* _EXERCISE BRIEF_
Starting with the first line and ending with the line that holds "node material built", repeat the material exactly.

* _RECORDED INFORMATION_
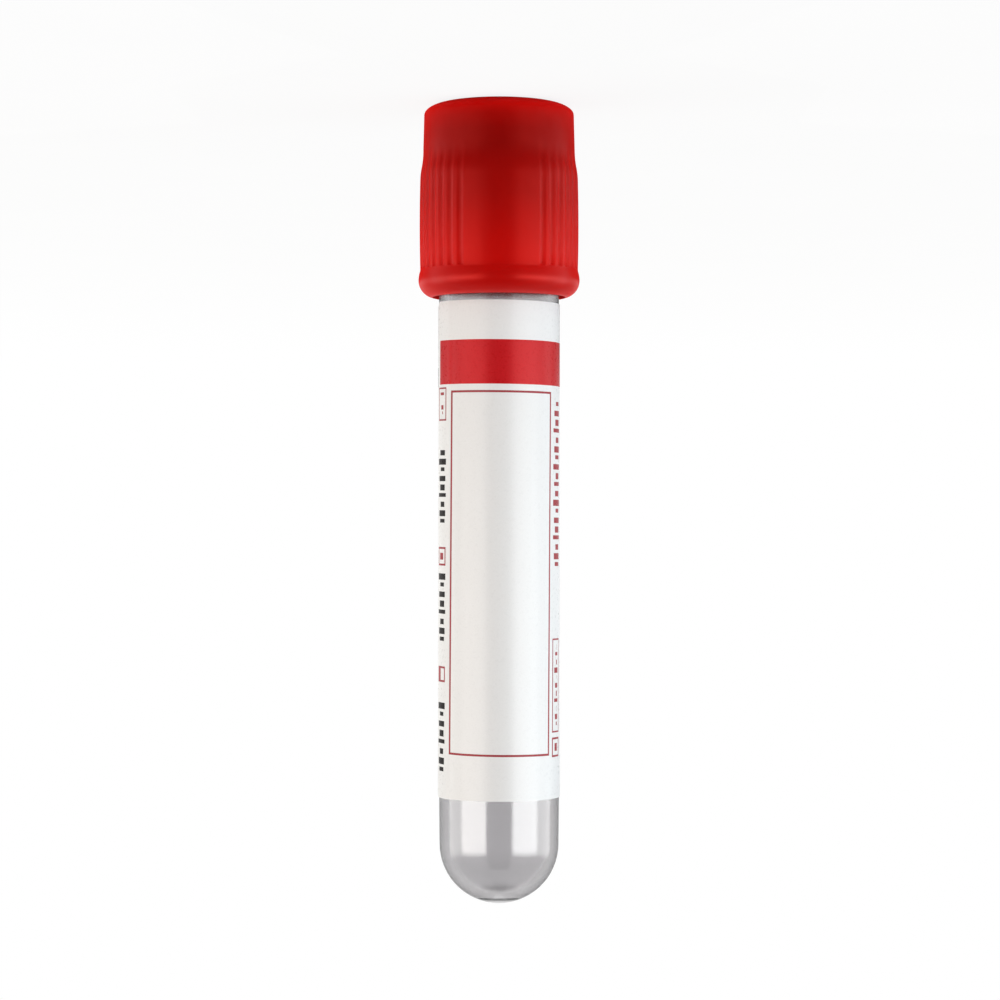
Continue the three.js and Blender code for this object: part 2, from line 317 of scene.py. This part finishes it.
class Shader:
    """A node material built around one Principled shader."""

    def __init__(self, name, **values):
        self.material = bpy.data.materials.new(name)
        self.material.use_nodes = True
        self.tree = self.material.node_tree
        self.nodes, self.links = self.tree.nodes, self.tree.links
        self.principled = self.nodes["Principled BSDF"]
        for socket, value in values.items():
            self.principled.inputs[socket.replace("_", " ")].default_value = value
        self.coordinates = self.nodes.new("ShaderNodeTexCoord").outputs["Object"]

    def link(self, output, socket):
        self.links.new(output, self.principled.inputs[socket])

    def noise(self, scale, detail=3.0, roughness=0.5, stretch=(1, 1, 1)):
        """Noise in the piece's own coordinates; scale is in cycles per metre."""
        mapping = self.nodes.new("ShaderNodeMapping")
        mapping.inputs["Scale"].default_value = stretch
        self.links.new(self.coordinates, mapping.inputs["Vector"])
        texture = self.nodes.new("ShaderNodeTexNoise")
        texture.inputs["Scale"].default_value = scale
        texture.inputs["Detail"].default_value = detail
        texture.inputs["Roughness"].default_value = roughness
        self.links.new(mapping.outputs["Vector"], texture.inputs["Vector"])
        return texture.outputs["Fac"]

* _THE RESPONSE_
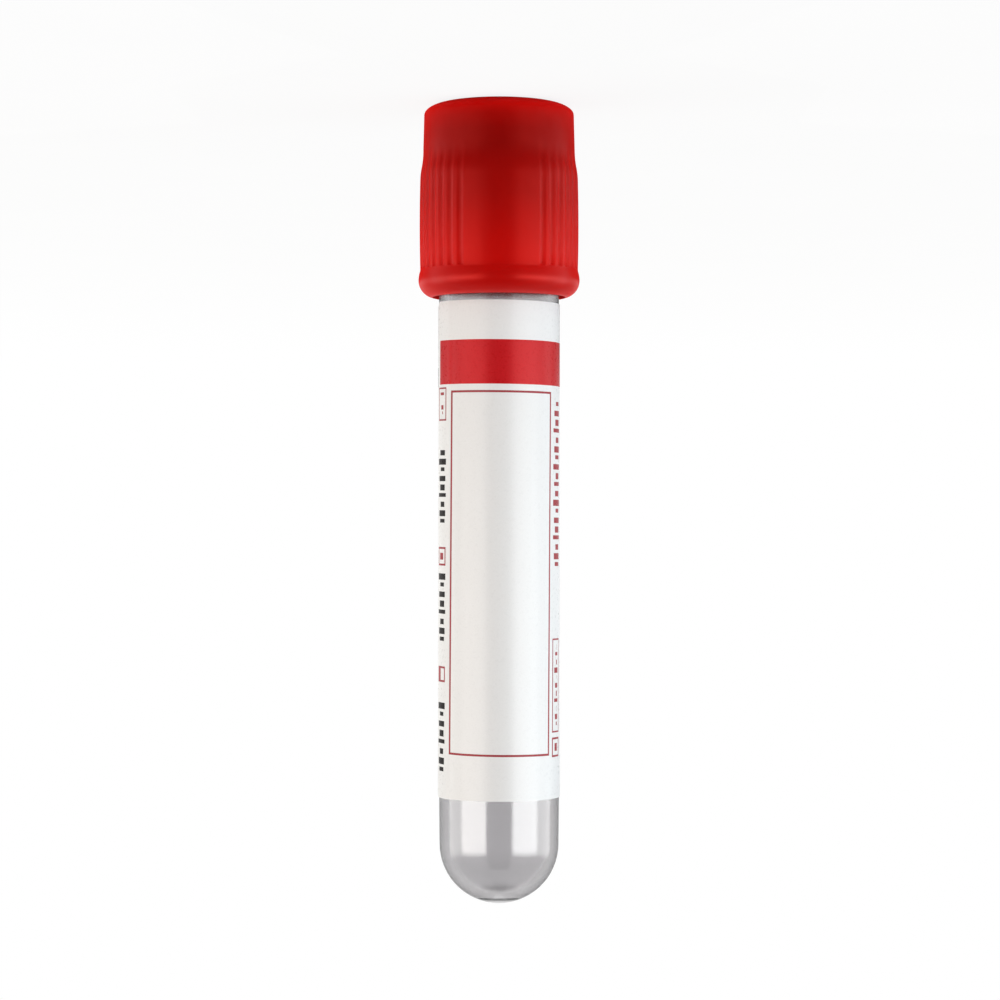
Continue the three.js and Blender code for this object: part 2, from line 317 of scene.py. This part finishes it.
class Shader:
    """A node material built around one Principled shader."""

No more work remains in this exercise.